Halamka went on to discuss the complexity of managing individual responses to medications and other treatments. “We can’t do a clinical trial on everything, Don Berwick of IHI”—Donald M. Berwick, M.D., CEO of the Institute for Healthcare Improvement—“says, sometimes, we just have to make good judgments,” Halamka said. “My wife is Korean, and we did her sequencing. The ultimate irony is that she’s BRACA-1 negative, and I’m BRACA-1 positive. So obviously, I didn’t give it to her.” Meanwhile, he said, “Our daughter is BRACA-1 negative, which is great. And we looked at the Harvard corpus of data, and we found that Asian women are very sensitive to taxol—neuropathy is a huge issue. So looking at the history of Asian women, we divided my wife’s dose in half. We didn’t have empirical evidence, but we looked at anecdotal evidence. And five years after diagnosis with breast cancer, the end result, after a half-dose dosage of taxol, is that she’s been cancer free with no recurrence. So we’ll move forward with precision medicine using the Internet of Things and interactions between physicians and patients,” he said, summarizing how clinicians and patient care organizations will evolve forward to use pieces of information and knowledge and various technologies, to ultimately create personalized medicine delivery for patients.

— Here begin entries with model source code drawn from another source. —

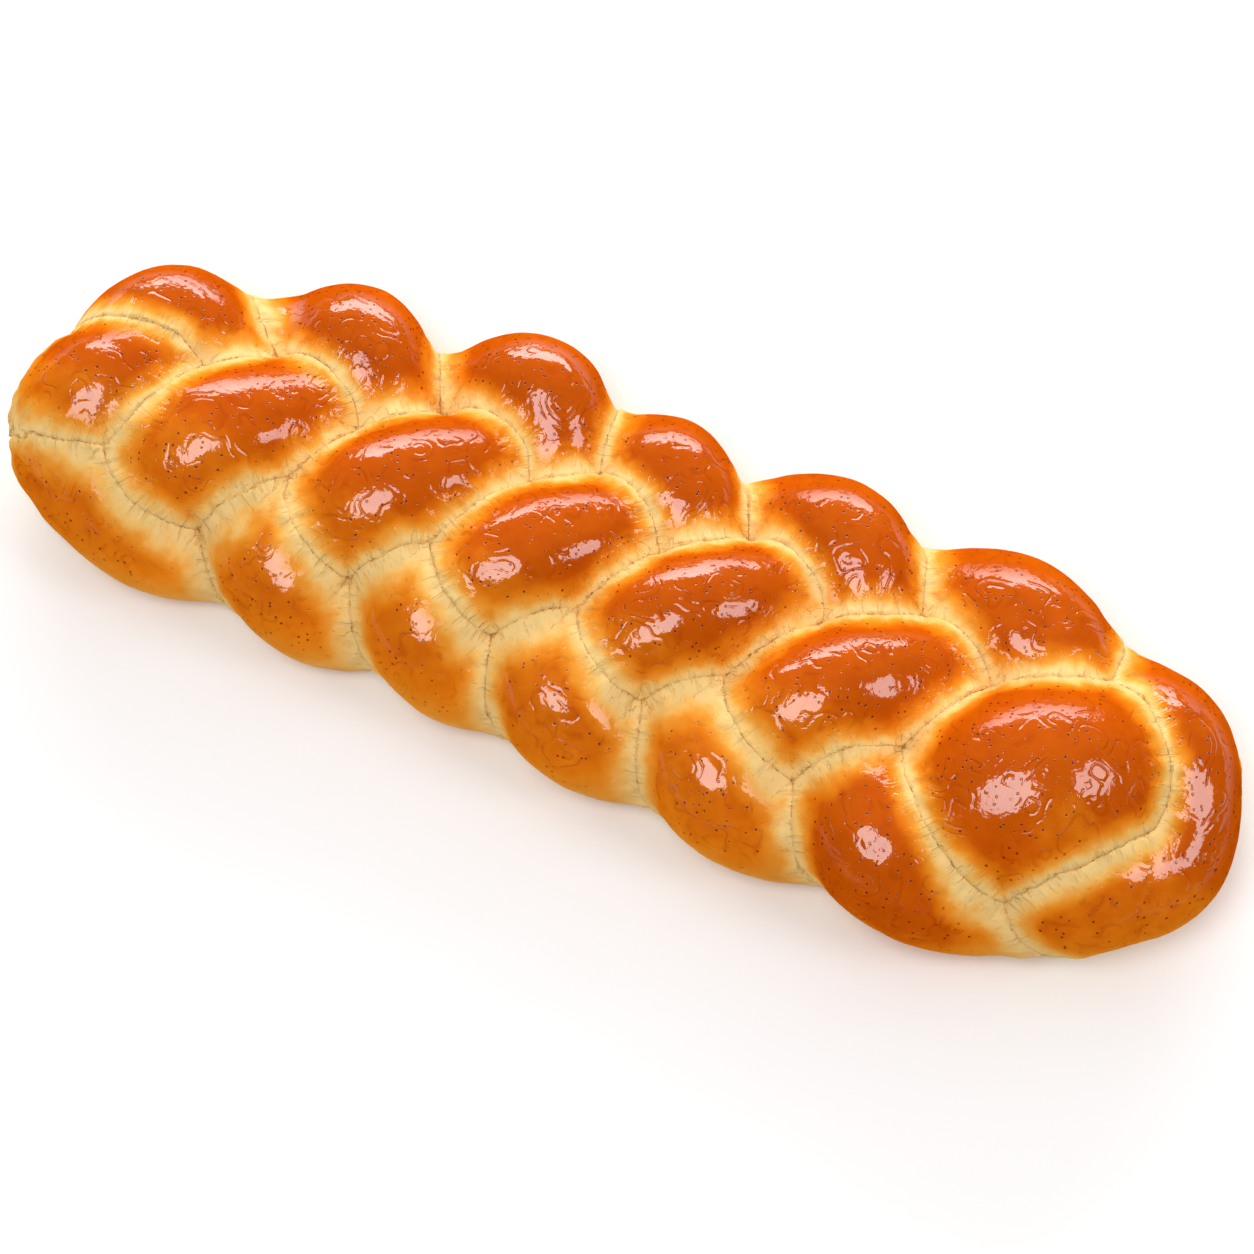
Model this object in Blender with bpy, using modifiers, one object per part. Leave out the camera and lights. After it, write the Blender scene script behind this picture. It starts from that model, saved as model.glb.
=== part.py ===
"""A braided loaf: four ropes of dough plaited flat and baked into one piece.

Frame: metres, +Z up, +X along the loaf towards its broad, round end, +Y across it. The origin is the
middle of the loaf's base, on the surface it rests on.

Each rope swings from one side of the loaf to the other and back over four pitches, and rises over and
dips under its neighbours as it goes. The next rope follows one pitch behind. A place along the plait
is given as a step: step 0 is the first crossing on the middle row, step 1 the next, and so on. The
four ropes and a core of dough are merged into one body, softened as proving and baking do, and cut
flat where the loaf stood on its tray.
"""

import math

import bmesh
import bpy
from mathutils import Matrix, Vector

# Driving dimensions, in metres.
PITCH = 0.0520  # along the loaf from one middle crossing to the next
ROPE_RADIUS = 0.31 * PITCH  # mean radius of a rope
MERGE_CELL = 0.0020  # cell of the mesh that merges the ropes into one body
SOFTEN_PASSES = 6  # rounds of smoothing, which turn the sharp valleys between ropes into soft ones
KEPT_SHARE = 0.10  # of the merged mesh's faces, the share that the finished surface keeps
TRAY_CUT_DEPTH = 0.04  # of the block that cuts the base flat, deeper than any rope reaches
TRAY_CUT_LENGTH = 0.6  # of each side of that block, more than the loaf's length

# The plait, in pitches.
ROPES = 4
SWING = 0.82  # from the loaf's axis to a rope's middle where it turns at the side
SIDE_HEIGHT = 0.25  # of a rope's middle at the side
WEAVE = 0.11  # how far a rope rises over, and dips under, its neighbours
CROWN = 0.22  # how much higher the ropes cross on the axis than at the sides
LEAN = 0.16  # how far a rope is pulled along the loaf for each pitch that it lies across
BOW = -0.0075  # sideways curve of the whole loaf, for each squared pitch along it
SWELL = 0.26  # share by which a rope is thicker where it lies on top

# (step, place along the loaf from its middle): even in between, drawn in where the ropes are pinched
# together at the narrow end and where the last rope folds back round the broad end.
TRAVEL = (
    (-1.2, -3.50),
    (-0.5, -3.22),
    (0.0, -3.08),
    (0.5, -2.83),
    (1.0, -2.25),
    (4.0, 0.75),
    (5.0, 1.80),
    (6.0, 2.95),
    (6.5, 3.45),
    (7.0, 3.78),
    (7.5, 3.55),
    (8.2, 3.10),
)

# (step, share of the full swing): the plait narrows to both ends.
SPREAD = (
    (-1.2, 0.45),
    (-0.5, 0.90),
    (0.0, 0.60),
    (0.5, 0.95),
    (1.0, 1.00),
    (5.0, 1.00),
    (6.0, 0.90),
    (6.5, 0.85),
    (7.0, 0.75),
    (7.5, 0.66),
    (8.2, 0.62),
)

# First and last step of each rope.
ROPE_ENDS = ((-0.56, 6.4), (0.0, 8.18), (-0.4, 6.9), (-0.45, 6.72))
END_ROUNDING = 0.35  # of a step, over which a rope's end is rounded off

# A hand-plaited loaf is uneven. For each lobe: the rope it belongs to, the step of its middle, how far
# it is moved along and across the loaf and raised, in pitches, and the share by which it is thicker.
MIDDLE_ROW = (
    (0, 0.0, 0.00, -0.18, 0.00, 0.14),
    (1, 1.0, -0.10, -0.20, 0.00, 0.15),
    (2, 2.0, 0.00, -0.05, 0.00, 0.10),
    (3, 3.0, -0.10, -0.10, 0.00, 0.05),
    (0, 4.0, -0.10, -0.05, 0.00, 0.00),
    (1, 5.0, -0.15, -0.10, 0.00, 0.10),
    (2, 6.0, -0.02, -0.05, -0.02, 0.72),
)
NEAR_ROW = (
    (2, 0.05, -0.10, 0.00, 0.00, 0.16),
    (2, 0.45, -0.20, 0.13, 0.00, 0.02),
    (3, 1.5, -0.05, 0.05, 0.00, -0.05),
    (0, 2.5, -0.05, 0.05, 0.00, 0.00),
    (1, 3.5, -0.10, -0.05, 0.00, 0.00),
    (2, 4.5, -0.10, -0.10, 0.00, 0.00),
    (3, 5.5, -0.19, -0.09, 0.05, 0.12),
)
FAR_ROW = (
    (3, -0.2, -0.08, -0.33, 0.00, -0.05),
    (3, 0.35, -0.15, -0.16, 0.00, 0.10),
    (3, 0.70, 0.03, 0.04, 0.00, 0.05),
    (0, 0.75, 0.05, -0.06, 0.06, 0.09),
    (0, 1.05, 0.00, 0.00, 0.00, 0.12),
    (0, 1.5, -0.10, 0.05, 0.00, -0.05),
    (1, 2.05, 0.00, 0.00, 0.00, 0.12),
    (1, 2.5, 0.00, 0.25, 0.00, -0.05),
    (2, 3.5, 0.00, 0.05, 0.00, -0.05),
    (3, 4.5, 0.10, 0.15, 0.00, 0.00),
    (0, 5.5, 0.22, 0.16, 0.00, 0.18),
    (1, 6.5, 0.09, -0.05, 0.00, 0.02),
    (1, 7.05, -0.08, -0.04, 0.06, 0.50),
    (1, 7.5, 0.03, 0.12, -0.10, 0.00),
)
LOBES = MIDDLE_ROW + NEAR_ROW + FAR_ROW
LOBE_REACH = 0.42  # steps from a lobe's middle over which its own shape fades out

# The core, in pitches: half its length, width and height, and the height of its middle.
CORE_HALF_LENGTH = 3.5
CORE_HALF_WIDTH = 0.80
CORE_HALF_HEIGHT = 0.42
CORE_MIDDLE = 0.22

POINTS_PER_STEP = 8  # of a rope's centre line
RING_DETAIL = 6  # bevel resolution of a rope, which gives it 16 sides


def clear_scene():
    """Removes the objects that a new file starts with."""
    for obj in list(bpy.data.objects):
        bpy.data.objects.remove(obj, do_unlink=True)


def new_collection(name):
    """A collection of this name in the scene."""
    collection = bpy.data.collections.new(name)
    bpy.context.scene.collection.children.link(collection)
    return collection


def smooth_through(stations, at):
    """The value at one place of a smooth curve through the stations, which never overshoots them."""
    last = len(stations) - 1
    gaps = [stations[i + 1][0] - stations[i][0] for i in range(last)]
    rises = [(stations[i + 1][1] - stations[i][1]) / gaps[i] for i in range(last)]
    tilts = [rises[0]]
    for i in range(1, last):
        before, after = rises[i - 1], rises[i]
        if before * after <= 0:
            tilts.append(0.0)
            continue
        weight = (2 * gaps[i] + gaps[i - 1], gaps[i] + 2 * gaps[i - 1])
        tilts.append(sum(weight) / (weight[0] / before + weight[1] / after))
    tilts.append(rises[-1])
    place = min(max(at, stations[0][0]), stations[-1][0])
    i = next(i for i in range(last) if place <= stations[i + 1][0])
    t = (place - stations[i][0]) / gaps[i]
    start, end = stations[i][1], stations[i + 1][1]
    return (
        start * (1 + 2 * t) * (1 - t) ** 2
        + end * t**2 * (3 - 2 * t)
        + gaps[i] * (tilts[i] * t * (1 - t) ** 2 - tilts[i + 1] * t**2 * (1 - t))
    )


def rounding(rope, step):
    """How full a rope is near its ends: 0 at the tip, 1 once its end has rounded out."""
    first, last = ROPE_ENDS[rope]
    full = 1.0
    for away in (step - first, last - step):
        t = min(max(away / END_ROUNDING, 0.0), 1.0)
        full *= 1 - (1 - t) ** 2
    return math.sqrt(full)


def rope_point(rope, step):
    """A rope's centre and radius at this step, in pitches."""
    phase = math.pi / 2 * (step - rope + 1)
    over = -math.sin(3 * phase)
    y = -SWING * smooth_through(SPREAD, step) * math.cos(phase)
    x = smooth_through(TRAVEL, step) + LEAN * y
    z = SIDE_HEIGHT + WEAVE * over + CROWN * (1 - (y / SWING) ** 2)
    thickness = 1 + SWELL * over
    for lobe_rope, middle, along, across, raised, extra in LOBES:
        if lobe_rope == rope:
            nearness = math.exp(-(((step - middle) / LOBE_REACH) ** 2))
            x += along * nearness
            y += across * nearness
            z += raised * nearness
            thickness += extra * nearness
    y += BOW * x**2
    return (x, y, z), thickness * rounding(rope, step)


def rope_curve(rope, collection):
    """One rope of dough: a round tube along its path through the plait."""
    first, last = ROPE_ENDS[rope]
    count = round((last - first) * POINTS_PER_STEP) + 1
    data = bpy.data.curves.new(f"rope_{rope + 1}", "CURVE")
    data.dimensions = "3D"
    data.bevel_depth = ROPE_RADIUS
    data.bevel_resolution = RING_DETAIL
    data.use_fill_caps = True
    spline = data.splines.new("POLY")
    spline.points.add(count - 1)
    for i, point in enumerate(spline.points):
        step = first + (last - first) * i / (count - 1)
        centre, thickness = rope_point(rope, step)
        point.co = (*(PITCH * c for c in centre), 1)
        point.radius = max(thickness, 0.05)
    obj = bpy.data.objects.new(f"rope_{rope + 1}", data)
    collection.objects.link(obj)
    return obj


def add_solid(gathered, obj):
    """Adds an object's shape, as it stands, to the gathered mesh, then removes the object."""
    depsgraph = bpy.context.evaluated_depsgraph_get()
    mesh = bpy.data.meshes.new_from_object(obj.evaluated_get(depsgraph))
    mesh.transform(obj.matrix_world)
    gathered.from_mesh(mesh)
    bpy.data.meshes.remove(mesh)
    bpy.data.objects.remove(obj, do_unlink=True)


def core(gathered):
    """The dough inside the plait, which leaves no hollow between the ropes or under them."""
    size = Matrix.Diagonal((CORE_HALF_LENGTH, CORE_HALF_WIDTH, CORE_HALF_HEIGHT, 1))
    place = Matrix.Translation((0, 0, CORE_MIDDLE))
    scale = Matrix.Scale(PITCH, 4)
    bmesh.ops.create_uvsphere(
        gathered, u_segments=32, v_segments=16, radius=1, matrix=scale @ place @ size
    )


def base_cutter(collection):
    """The block below the tray's surface, which cuts the base flat."""
    bpy.ops.mesh.primitive_cube_add(size=1)
    obj = bpy.context.object
    obj.name = "tray_cut"
    for other in obj.users_collection:
        other.objects.unlink(obj)
    collection.objects.link(obj)
    obj.scale = (TRAY_CUT_LENGTH, TRAY_CUT_LENGTH, TRAY_CUT_DEPTH)
    obj.location = (0, 0, -TRAY_CUT_DEPTH / 2)
    obj.hide_render = True
    obj.display_type = "WIRE"
    return obj


def crust():
    """Egg-washed crust: golden brown and softly glossy."""
    material = bpy.data.materials.new("baked_crust")
    material.use_nodes = True
    shader = material.node_tree.nodes["Principled BSDF"]
    shader.inputs["Base Color"].default_value = (0.52, 0.19, 0.04, 1)
    shader.inputs["Roughness"].default_value = 0.32
    shader.inputs["Metallic"].default_value = 0.0
    material.diffuse_color = (0.52, 0.19, 0.04, 1)
    return material


def loaf(collection, cutters):
    """The whole loaf: ropes and core merged into one body, softened and cut flat underneath."""
    gathered = bmesh.new()
    for rope in range(ROPES):
        curve = rope_curve(rope, collection)
        bpy.context.view_layer.update()
        add_solid(gathered, curve)
    bmesh.ops.remove_doubles(gathered, verts=gathered.verts, dist=1e-6)
    core(gathered)
    mesh = bpy.data.meshes.new("braided_loaf")
    gathered.to_mesh(mesh)
    gathered.free()
    mesh.materials.append(crust())
    obj = bpy.data.objects.new("braided_loaf", mesh)
    collection.objects.link(obj)

    merge = obj.modifiers.new("merge_ropes", "REMESH")
    merge.mode = "VOXEL"
    merge.voxel_size = MERGE_CELL
    merge.use_smooth_shade = True
    soften = obj.modifiers.new("soften", "SMOOTH")
    soften.factor = 0.5
    soften.iterations = SOFTEN_PASSES
    thin = obj.modifiers.new("fewer_faces", "DECIMATE")
    thin.ratio = KEPT_SHARE
    flat = obj.modifiers.new("flat_base", "BOOLEAN")
    flat.operation = "DIFFERENCE"
    flat.solver = "EXACT"
    flat.object = base_cutter(cutters)
    return obj


def centre_on_base(obj):
    """Moves the loaf so that the origin is the middle of its base."""
    bpy.context.view_layer.update()
    corners = [Vector(c) for c in obj.evaluated_get(bpy.context.evaluated_depsgraph_get()).bound_box]
    for axis in (0, 1):
        lowest = min(c[axis] for c in corners)
        highest = max(c[axis] for c in corners)
        obj.location[axis] = -(lowest + highest) / 2


def main():
    """Builds the loaf in its own collection."""
    clear_scene()
    part = new_collection("braided_loaf")
    cutters = new_collection("cutters")
    cutters.hide_render = True
    centre_on_base(loaf(part, cutters))


main()
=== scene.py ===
"""Show model of a braided loaf: four plump ropes of egg-washed dough, plaited flat and baked together.

The loaf lies along X with its broad, folded end at +X, and rests on a pale table top at z = 0. Its size
comes from the frame; everything else is worked out here in pitches, where one pitch is the way along the
loaf from one middle crossing to the next.
"""

import logging
import math
from collections.abc import Callable
from dataclasses import dataclass, field
from enum import Enum
from functools import partial
from itertools import product
from typing import Any

import bpy
import numpy as np
from mathutils import Matrix, Vector


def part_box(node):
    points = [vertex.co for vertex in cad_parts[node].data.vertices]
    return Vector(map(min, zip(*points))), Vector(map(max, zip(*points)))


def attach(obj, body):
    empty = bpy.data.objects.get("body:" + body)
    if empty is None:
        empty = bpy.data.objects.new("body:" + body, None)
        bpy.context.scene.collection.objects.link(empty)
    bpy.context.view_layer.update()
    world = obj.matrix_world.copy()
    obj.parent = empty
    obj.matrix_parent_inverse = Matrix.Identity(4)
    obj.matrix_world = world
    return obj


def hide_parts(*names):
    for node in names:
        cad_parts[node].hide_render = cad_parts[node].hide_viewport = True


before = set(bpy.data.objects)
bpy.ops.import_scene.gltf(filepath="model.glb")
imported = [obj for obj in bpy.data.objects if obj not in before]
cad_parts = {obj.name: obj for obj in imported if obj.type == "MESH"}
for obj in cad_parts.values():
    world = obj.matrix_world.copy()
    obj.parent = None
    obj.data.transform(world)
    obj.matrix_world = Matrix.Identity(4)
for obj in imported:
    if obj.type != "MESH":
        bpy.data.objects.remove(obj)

log = logging.getLogger("braided_loaf")

LOAF = "braided_loaf"
MM = 0.001

LEAST = 1e-3  # keeps a division from running away
WANDER_SEED = 7  # of the seams' swings from side to side
TEAR_SEED = 41  # of the cracks and puffs along them
ROPE_SEED = 11  # of the first rope's swells; each next rope's is one more

Array = np.ndarray
Colour = tuple[float, float, float, float]


def srgb(code: str) -> Colour:
    """Turns an sRGB hex code such as "D65F06" into a linear colour."""
    values = [int(code[i : i + 2], 16) / 255 for i in (0, 2, 4)]
    linear = [v / 12.92 if v <= 0.04045 else ((v + 0.055) / 1.055) ** 2.4 for v in values]
    return (*linear, 1.0)


def add_node(tree: bpy.types.NodeTree, kind: str, settings: dict[str, Any], inputs: dict[Any, Any]) -> Any:
    """Adds a node to a tree.

    Args:
        tree: the material's or world's node tree.
        kind: the node's type name, without its common "ShaderNode" beginning.
        settings: the node's own properties.
        inputs: a value, or the output socket that feeds it, by input name or number.

    Returns:
        The new node.
    """
    node = tree.nodes.new("ShaderNode" + kind)
    for name, value in settings.items():
        setattr(node, name, value)
    for key, value in inputs.items():
        if isinstance(value, bpy.types.NodeSocket):
            tree.links.new(value, node.inputs[key])
        else:
            node.inputs[key].default_value = value
    return node


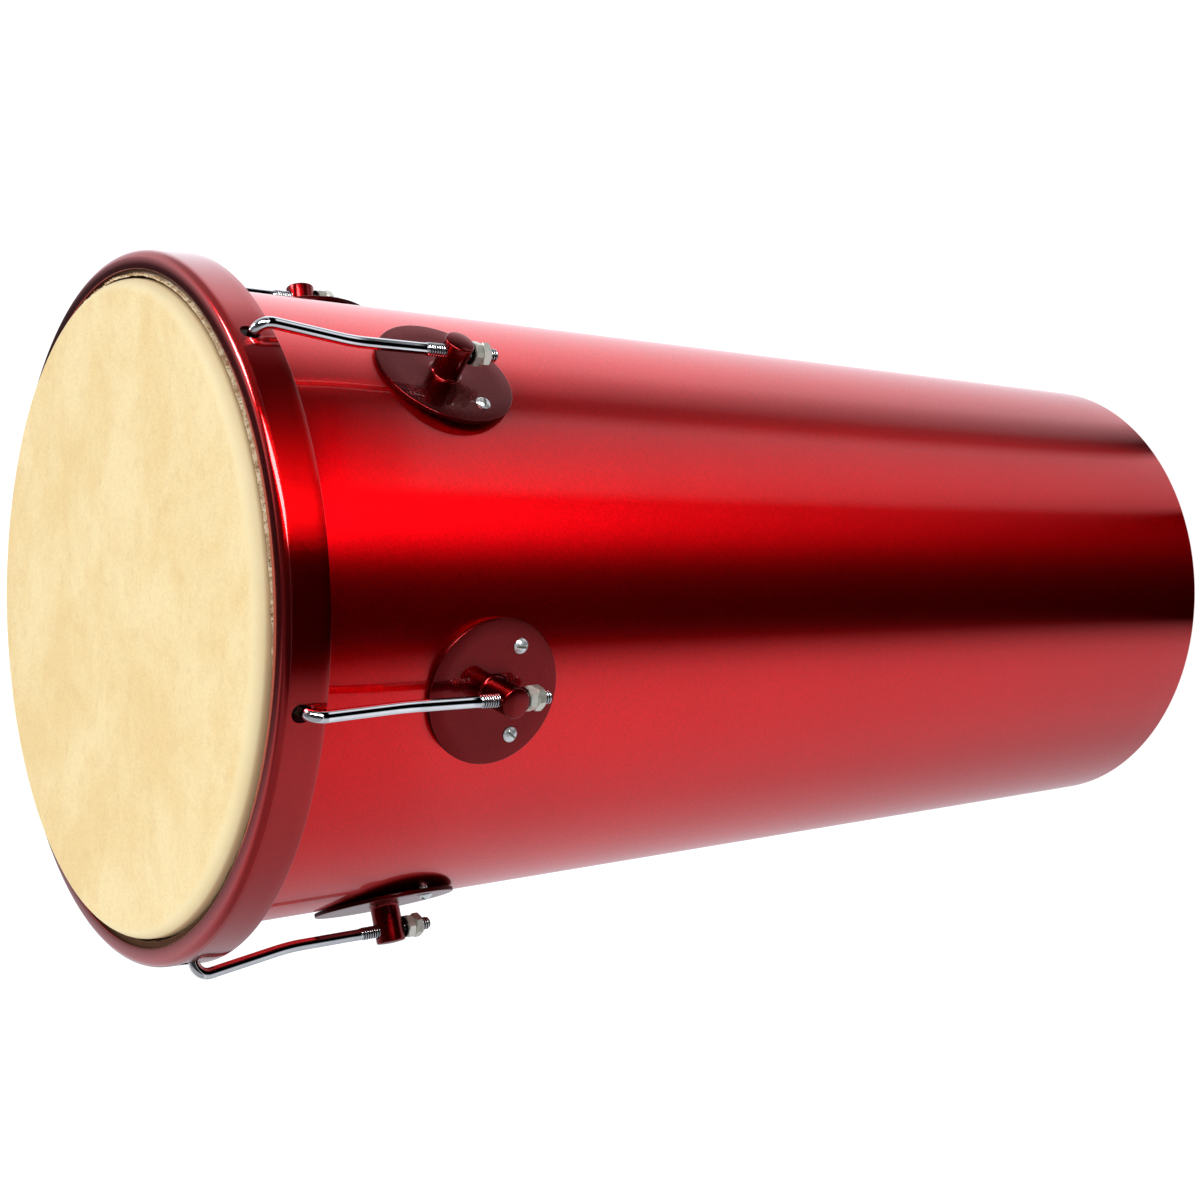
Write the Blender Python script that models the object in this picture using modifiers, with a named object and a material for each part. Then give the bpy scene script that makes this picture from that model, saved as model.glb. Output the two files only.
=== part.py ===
"""Rebolo drum: a conical sheet-metal shell with one hide head, stretched by a counter hoop and six hooked
tension rods. It stands on its open end, with its axis along Z and the head up."""

import math

import bmesh
import bpy

MM = 0.001
GAP = 0.3 * MM
FULL_TURN = 2 * math.pi

# Driving dimensions: the head's nominal diameter, the height and what the photograph shows beside them
HEIGHT = 600 * MM
HEAD_RADIUS = 152.4 * MM
FOOT_RADIUS = 121 * MM
SHELL_WALL = 1.5 * MM
BEAD_RADIUS = 6.4 * MM
HEM_WIDTH = 5 * MM
SKIN_THICKNESS = 0.8 * MM
SKIRT_BELOW_HOOP_TOP = 3 * MM

HOOP_RADIUS = 167 * MM
HOOP_LIP_RADIUS = 157.9 * MM
HOOP_HEIGHT = 22 * MM
HOOP_WALL = 2 * MM
HOOP_CORNER = 4.2 * MM
HOOP_TOP = HEIGHT - 7 * MM
HOOP_BOTTOM = HOOP_TOP - HOOP_HEIGHT

LUG_COUNT = 6
FIRST_LUG_ANGLE = math.radians(-90)
LUG_BELOW_HOOP_TOP = 112.5 * MM
PLATE_RADIUS = 33.7 * MM
PLATE_THICKNESS = 2 * MM
POST_RADIUS = 7 * MM
POST_HEIGHT = 18.8 * MM
ROD_ABOVE_PLATE = 12.1 * MM
SCREW_ALONG = 0.34 * PLATE_RADIUS
SCREW_ACROSS = 0.61 * PLATE_RADIUS

ROD_RADIUS = 2.7 * MM
THREAD_RADIUS = 3.1 * MM
THREAD_ABOVE_POST = 9.5 * MM
ROD_BEYOND_NUTS = 5.2 * MM
HOOK_BELOW_HOOP_TOP = 12 * MM
HOOK_BEND_RADIUS = 6.2 * MM
HOOK_CENTRE_RADIUS = HOOP_RADIUS - 0.6 * MM
HOOK_TIP_RADIUS = 158.9 * MM
HOOK_LEAN = math.radians(10.8)
DOGLEG_BEND_RADIUS = 110 * MM
SLOT_WIDTH = 8 * MM
SLOT_LENGTH = 9.2 * MM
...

“So what are the kinds of things we’re doing at BIDMC?” Halamka asked. “We’ve built two Alexa interfaces for our patients,” he noted. “Right now, Alexa is not covered by business associate agreements. But Alexa doesn’t identify users. So it’s probably OK to do that sort of thing –to use Alexa as middleware, connecting the microsurfaces that are secure. And in your home, you can do things like say, ‘Alexa, ask BIDMC to schedule an appointment for me with an oncologist.’ It’s tricky with scheduling complexity, etc. But we hope that we can move beyond the standard keyboard-and-mouse way of communicating and making things happen.”
And, in response to a question from the audience on how the younger generation of physicians just going through medical school now will view and approach the concept of precision medicine, Halamka said clearly, “The folks graduating from medical school today are going to demand these technologies.”
Indeed, added Darby, “One medical school in Texas has focused on reinventing medical school education. It’s pretty incredible. Not only have they changed the approach of practical procedures, but after the lectures are over, the students turn around and they have computers, and they immediately do applied education. The benefits are enormous.” Both Darby and Halamka see tremendous potential going forward in the various forms of precision and personalized medicine. They agree, though, that the path forward will be a complicated one, with many possible turns and unexpected developments. Certainly, it will be a fascinating journey for healthcare and for patients.